Women in Medicine: Danielle Prentice, DO
September is Women in Medicine Month, presented by the American Medical Association Women Physicians Section. Penn State College of Medicine honors Dr. Danielle Prentice, a maternal fetal medicine fellow at Penn State Health Milton S. Hershey Medical Center, in part five of this seven-part series.
Dr. Danielle Prentice has simple advice for women who want to pursue a career in medicine.
“Put yourself out there, and don’t be afraid to reach out to people who can help you,” she said. “People are sometimes worried about getting in touch with others and talking to them about a question or problem that they’re facing.”
Prentice, a maternal fetal medicine fellow at Penn State Health Milton S. Hershey Medical Center, explained it is difficult for some people to show their vulnerabilities to others, yet it is not a sign of weakness but rather a mark of strength to look for answers.
Finding a mentor is key, she added. The person who helped her find her way to medical school was not a physician or even anyone in health care – it was her gymnastics coach at the University of Denver.
“When I had doubts about medicine, she pushed me,” Prentice said. “She helped me work through a lot of decisions.”
That is what Prentice wants for other young women in her field. Studies show increased career satisfaction, faculty retention, productivity and promotions when women in medicine are part of a mentorship. But despite these benefits, women are less likely than men to have mentors.

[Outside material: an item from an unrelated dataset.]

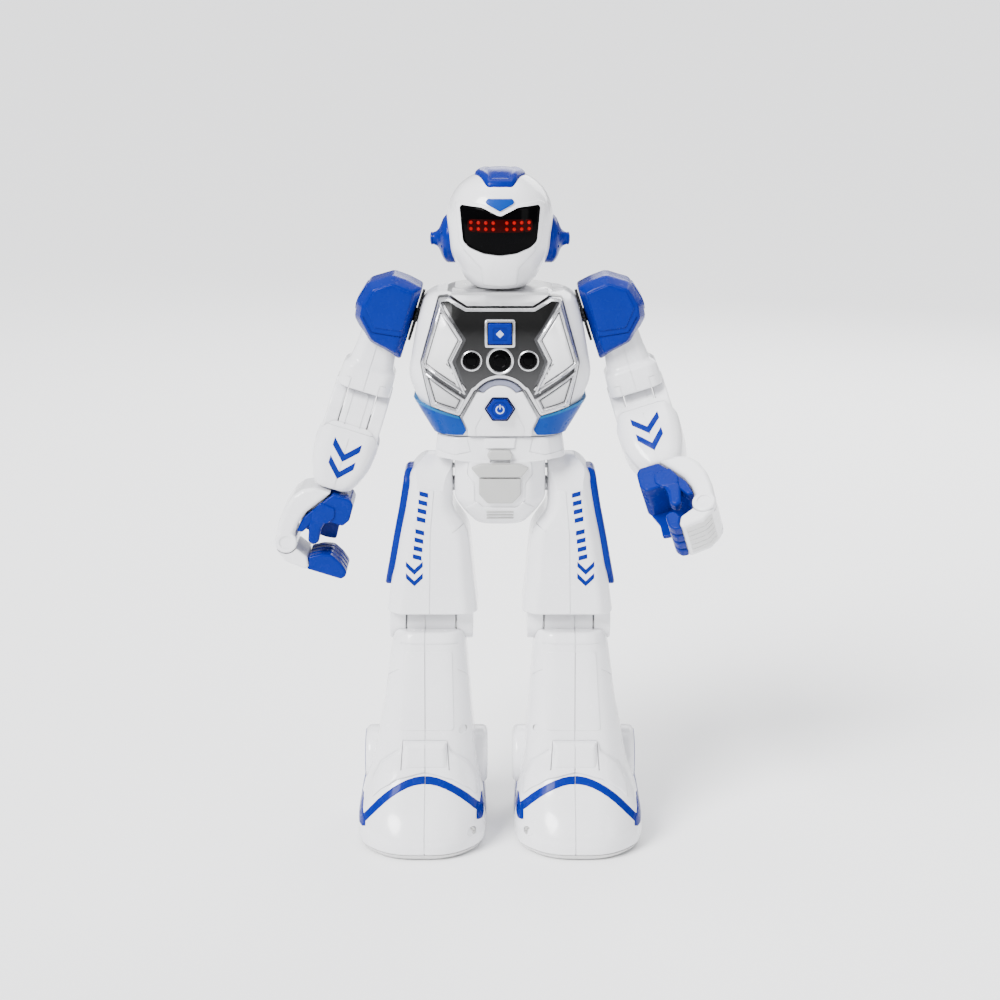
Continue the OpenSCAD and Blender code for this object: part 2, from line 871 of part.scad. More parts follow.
torso_front();
torso_back();
battery_door();
chest_plate();
neck_collar();
chest_lenses();
belly_panel();
waist_wedges();
pelvis_front();
pelvis_back();
pelvis_plates();
battery_cells();
circuit_board();
speaker();
walk_motor();
gearbox();
hip_pins();
shoulder_pins();
body_screws();
chest_button();
power_button();
helmet_front();
helmet_back();
visor();
led_board();
head_crest();
forehead_gem();
ear_caps();
shoulder_pad(-1);  // right_shoulder_pad
upper_arm(-1);  // right_upper_arm
elbow_pin(-1);  // right_elbow_pin
forearm(-1);  // right_forearm
hand_shell(-1);  // right_hand_shell
palm(-1);  // right_palm
finger_cover(-1);  // right_finger_cover
fingers(-1);  // right_fingers
shoulder_pad(1);  // left_shoulder_pad
upper_arm(1);  // left_upper_arm
elbow_pin(1);  // left_elbow_pin
forearm(1);  // left_forearm
hand_shell(1);  // left_hand_shell
palm(1);  // left_palm
finger_cover(1);  // left_finger_cover
fingers(1);  // left_fingers
thigh(-1);  // right_thigh
thigh_panel(-1);  // right_thigh_panel
knee_pin(-1);  // right_knee_pin
link_rod(-1);  // right_link_rod
boot_inner(-1);  // right_boot_inner
boot_outer(-1);  // right_boot_outer
sole(-1);  // right_sole
rollers(-1);  // right_rollers
thigh(1);  // left_thigh
thigh_panel(1);  // left_thigh_panel
knee_pin(1);  // left_knee_pin
link_rod(1);  // left_link_rod
boot_inner(1);  // left_boot_inner
boot_outer(1);  // left_boot_outer
sole(1);  // left_sole
rollers(1);  // left_rollers
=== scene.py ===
"""Looks of the walking humanoid toy robot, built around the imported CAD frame.

Shapes are written in millimetres in the frame's axes (+Z up, the robot faces -Y, its left is +X)
and turned into metres when a piece is finished. The left side is drawn, the right side mirrored.
"""
import json
import math

import bmesh
import bpy
from mathutils import Matrix, Vector
from mathutils.bvhtree import BVHTree

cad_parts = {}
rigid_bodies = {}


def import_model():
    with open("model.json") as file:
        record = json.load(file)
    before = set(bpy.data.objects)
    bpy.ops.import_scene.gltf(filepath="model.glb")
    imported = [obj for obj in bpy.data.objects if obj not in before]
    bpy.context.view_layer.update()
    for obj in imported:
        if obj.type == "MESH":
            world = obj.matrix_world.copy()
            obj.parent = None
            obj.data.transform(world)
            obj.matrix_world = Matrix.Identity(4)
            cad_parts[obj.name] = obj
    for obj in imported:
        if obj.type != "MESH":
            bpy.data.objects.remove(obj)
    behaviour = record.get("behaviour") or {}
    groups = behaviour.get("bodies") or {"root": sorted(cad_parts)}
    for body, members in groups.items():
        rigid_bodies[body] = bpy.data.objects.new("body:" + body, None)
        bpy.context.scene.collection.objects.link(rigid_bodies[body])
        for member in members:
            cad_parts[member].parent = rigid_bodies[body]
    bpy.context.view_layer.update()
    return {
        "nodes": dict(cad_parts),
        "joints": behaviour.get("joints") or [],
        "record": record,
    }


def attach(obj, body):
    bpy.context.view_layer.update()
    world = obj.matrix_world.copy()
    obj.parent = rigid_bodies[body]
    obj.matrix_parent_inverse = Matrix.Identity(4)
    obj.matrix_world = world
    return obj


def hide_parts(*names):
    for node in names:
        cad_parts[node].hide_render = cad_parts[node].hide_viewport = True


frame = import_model()

MM = 0.001
joints = {j["name"]: j for j in frame["joints"]}
nodes = frame["nodes"]
SIDES = ((-1, "right"), (1, "left"))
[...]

The lack of mentors, Prentice says, translates to fewer women in leadership roles. Even though obstetrics and gynecology has shifted to being a field dominated by women, few leaders of OB-GYN departments are women.
The gender leadership gap
Because of the lack of female leadership, Prentice stated, “you still run into the lack of understanding of what it’s like to be women in research and medicine.”
For example, she said, she talked about becoming a surgeon early on in her studies. People told her it was good she wasn’t married and how difficult it was for women to be surgeons.
“A lot of people want to convince you not to do something because of your gender,” she explained, adding that is why it is vital to have a mentor who can remind you of your skills and abilities.
Speak up for yourself
At Penn State Health, she has found a tremendous number of accomplished women who can be sounding boards and advice givers. She takes her own advice and speaks up when she needs help or has an idea.
One place where speaking up made a difference is in her research. She reached out to colleagues at the College of Medicine about her interest in exercise. Prentice exercises regularly and was interested in finding out about the impact of obesity and exercise on women who are pregnant. Now she is part of a project looking at the effects of obesity and exercise on fetal neurodevelopment and maternal morbidity and mortality.
She also has an interest in studying the prediction, diagnosis and treatment of postpartum depression.
Along with research, Prentice focuses on clinical care and advocates for equitable care. After graduating from the University of Denver, Prentice attended Oklahoma State University College of Osteopathic Medicine and completed her residency in obstetrics and gynecology at SSM Health St. Anthony ─ Oklahoma City.
Her career so far has taught her much about patient care but also about being successful as a medical school student, resident and fellow.
“Remember to put yourself out there,” she said, “and believe in your ideas.”